◆ **GIVEN INFORMATION**
□ □ □
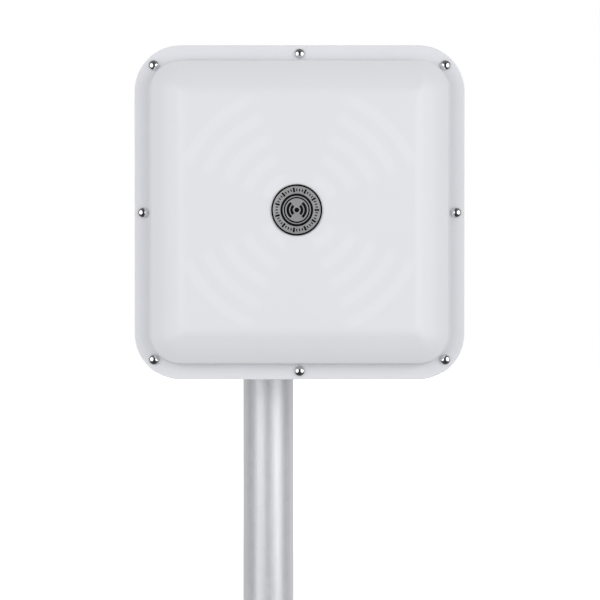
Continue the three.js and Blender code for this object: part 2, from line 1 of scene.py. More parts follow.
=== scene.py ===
"""The looks of a flat panel antenna on its mast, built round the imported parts.

Lengths are metres in the parts' own frame: the mast stands on Z and the panel looks along -Y.
"""
import math

import bmesh
import bpy
from mathutils import Matrix, Vector


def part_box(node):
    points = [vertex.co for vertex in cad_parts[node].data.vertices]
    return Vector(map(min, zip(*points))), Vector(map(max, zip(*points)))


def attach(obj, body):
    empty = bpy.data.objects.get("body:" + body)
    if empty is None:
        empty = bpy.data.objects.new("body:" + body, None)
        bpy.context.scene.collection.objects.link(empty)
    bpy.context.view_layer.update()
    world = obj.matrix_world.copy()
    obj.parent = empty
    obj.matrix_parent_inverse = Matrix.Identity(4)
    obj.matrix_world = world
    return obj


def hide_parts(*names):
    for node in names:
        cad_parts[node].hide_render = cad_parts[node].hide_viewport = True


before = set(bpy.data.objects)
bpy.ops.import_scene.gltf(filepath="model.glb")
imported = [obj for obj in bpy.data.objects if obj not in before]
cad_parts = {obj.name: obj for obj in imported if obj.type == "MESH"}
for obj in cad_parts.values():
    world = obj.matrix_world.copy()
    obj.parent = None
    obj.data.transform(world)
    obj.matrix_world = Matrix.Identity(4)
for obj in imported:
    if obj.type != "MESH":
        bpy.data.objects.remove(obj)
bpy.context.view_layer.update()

MM = 0.001
TAU = 2 * math.pi
X, Y, Z = Vector((1, 0, 0)), Vector((0, 1, 0)), Vector((0, 0, 1))


# ---------------- where things are
def middle(node):
    """The middle of a CAD node's box."""
    low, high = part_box(node)
    return (low + high) / 2


def seats(names, y):
    """The middle of each node, moved to the depth y."""
    return [Vector((middle(name).x, y, middle(name).z)) for name in names]


def numbered(stem, count):
    """Names that end in _1, _2 and so on."""
    return [f"{stem}_{k + 1}" for k in range(count)]


def placed(name, data):
    """A new object in the scene."""
    made = bpy.data.objects.new(name, data)
    bpy.context.collection.objects.link(made)
    return made


plate_low, plate_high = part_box("back_plate")
radome_low, radome_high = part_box("radome")
gasket_low, gasket_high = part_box("radome_gasket")
_, mast_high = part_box("mast_tube")
clamp_low, clamp_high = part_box("clamp_bracket")

PANEL_CENTRE = middle("radome")
PANEL_WIDTH = radome_high.x - radome_low.x
PANEL_HEIGHT = radome_high.z - radome_low.z
PANEL_CORNER = 42 * MM
PLATE_BACK = plate_high.y  # the rear face of the back plate
MAST_RADIUS, MAST_WALL = mast_high.x, 2.9 * MM
SHEET, INNER_BEND = 3 * MM, 2 * MM  # steel of both brackets, and the inner radius of their bends
EAR = 15 * MM  # radius of the steel round each tilt bolt
TILT_LIMIT = 20  # degrees each way
ARC_FIRST, ARC_LAST, ARC_PITCH = 32 * MM, 109 * MM, 19.4 * MM  # radii of the radome's raised arcs
ARC_HALF_SECTOR = math.radians(24)
SIDES = ("left", "right")
LEVELS = ("upper", "lower")


def axes(origin, right, up):
    """The place of a piece drawn with x to the right, y up and z out of the paper."""
    out = right.cross(up)
    turn = Matrix((right, up, out)).transposed().to_4x4()
    return Matrix.Translation(origin) @ turn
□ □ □
◆ **JOB**
Verbatim output is expected for the lines from the start of the data to the line in which "if empty is" appears, both included.

◆ **REPLY TO THE EXERCISE**
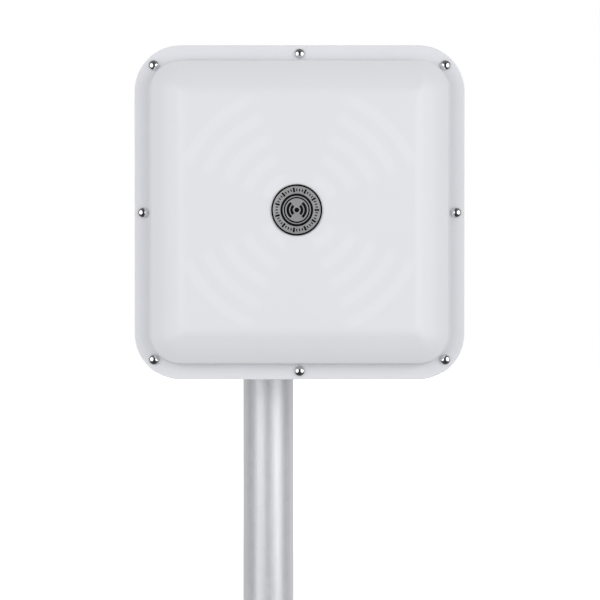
Continue the three.js and Blender code for this object: part 2, from line 1 of scene.py. More parts follow.
=== scene.py ===
"""The looks of a flat panel antenna on its mast, built round the imported parts.

Lengths are metres in the parts' own frame: the mast stands on Z and the panel looks along -Y.
"""
import math

import bmesh
import bpy
from mathutils import Matrix, Vector


def part_box(node):
    points = [vertex.co for vertex in cad_parts[node].data.vertices]
    return Vector(map(min, zip(*points))), Vector(map(max, zip(*points)))


def attach(obj, body):
    empty = bpy.data.objects.get("body:" + body)
    if empty is None:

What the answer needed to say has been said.